Annual Symposium Focuses on Building Euthanasia Opposition

Bioethics   |   Steven Ertelt   |   May 25, 2011   |   12:50PM   |   Vancouver, Canada

A collection of people of all stripes — disability rights advocates, bioethicists, pro-life people and religious leaders — will gather together in western Canada next month for the next installment of an international conference on euthanasia.

The Euthanasia Prevention Coalition is again sponsoring the Third International Symposium on Euthanasia and Assisted Suicide from June 3-4 in Vancouver at the Vancouver Airport Marriott Hotel in order to educate people about the ways in which activists are promoting euthanasia and assisted suicide and to build opposition to the practices.

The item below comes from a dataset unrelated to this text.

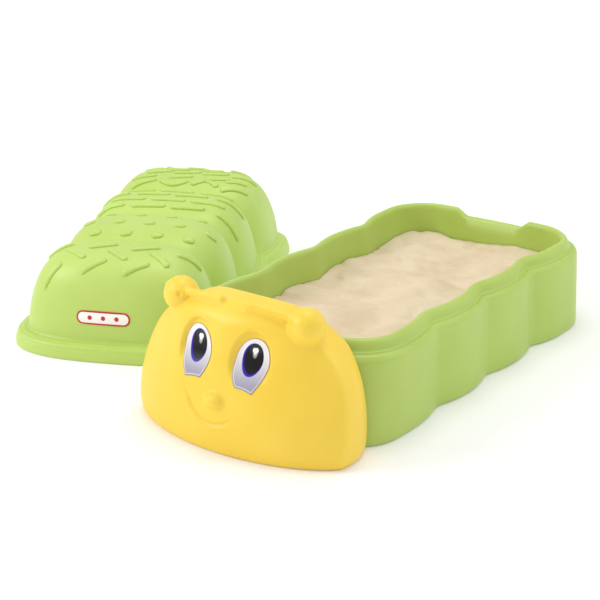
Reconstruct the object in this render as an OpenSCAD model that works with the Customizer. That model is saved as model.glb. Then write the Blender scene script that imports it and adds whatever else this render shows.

Speakers are from Australia, England, Scotland, Canada, United States and Netherlands.

“The Euthanasia Prevention Coalition exists to build a well-informed broadly-based network of groups and individuals to create an effective social barrier to euthanasia and assisted suicide. Our goal is to help build a stronger unified coalition of those who oppose euthanasia and assisted suicide,” EPC director Alex Schadenberg says.

“Societies are facing continuous social attacks on vulnerable people under the guise of freedom and choice. Learn how others have successfully defeated the euthanasia lobby and how we can effectively work together to defeat it everywhere,” he adds.

“The fact is that legalizing assisted suicide threatens people with disabilities and other vulnerable people who are already devalued by society. Negative attitudes and perceptions of people with disabilities will create subtle pressure that they “choose” assisted suicide,” Schadenberg continues. “But since when was this issue ever about choice?”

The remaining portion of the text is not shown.